L’extrême brutalité de la réaction qui exprimait la crainte que Washington dénonce les arrangements pris au moment de sa reconnaissance de la Chine en 1979, signifiait aussi que la question taïwanaise était une affaire intérieure chinoise ne souffrant aucune ingérence extérieure.

Arrivée dans l’Île à bord d’un « Air Force One » de la Maison Blanche contredisant le discours de Washington d’une initiative du Congrès indépendante de l’exécutif, la venue de la Présidente de la Chambre des représentants qui, par le passé s’était souvent signalée par ses critiques des abus du régime chinois, a été perçue à Pékin comme une provocation.

En interne, la férocité de la réaction était attisée par l’obligation de ne faire aucune concession souveraine alors que se profilait le Congrès du Parti où, pour la première depuis Mao (qui fut n°1 du parti de 1943 à sa mort en 1976), Xi Jinping (69 ans depuis juin 2022), postulait pour un troisième mandat en transgressant la jurisprudence de l’appareil fixant la limite d’âge des débuts de mandat à 68 ans.

Note(s) :

[1La formule spécule sur le maintien indéfini et improbable d’un équilibre instable des contraires. D’un côté Pékin, politiquement cadenassé, aujourd’hui subjugué par un nationalisme radical, portant plus que jamais la réunification à hauteur d’une mission nationale sacrée, garantit au nom du statuquo, de ne jamais attaquer l’Île.

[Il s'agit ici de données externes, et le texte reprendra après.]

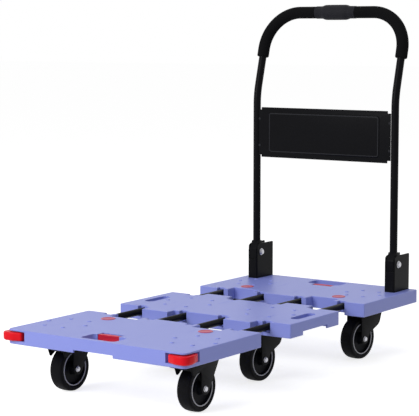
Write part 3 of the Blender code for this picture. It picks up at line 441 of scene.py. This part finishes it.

De l’autre Taïwan, quoique de culture chinoise marquée par le Confucianisme, aujourd’hui battu en brèche par un foisonnement de tendances post-modernes, devenue une démocratie vibrante, portée vers la rupture avec le Continent autocrate, promet, au nom du même statuquo, de ne jamais déclarer l’indépendance, en dépit de puissantes forces internes militant pour l’établissement d’un État séparé de la Chine.

[2A ) Brutale augmentation du survol du Détroit par des chasseurs de combat évoluant en formations serrées aux limites de la Zone de Défense et d’Identification de l’Île à 250 Nautiques au sud-ouest de Kaohsiung et à 75 Nautiques au nord-ouest de Taipei. B ) Tirs de missiles balistiques autour de l’Île dont les impacts empiétaient sur le ZEE de l’Île et sur celle de l’archipel japonais de Hateruma situé à 200 Nautiques à l’Est de Taïwan.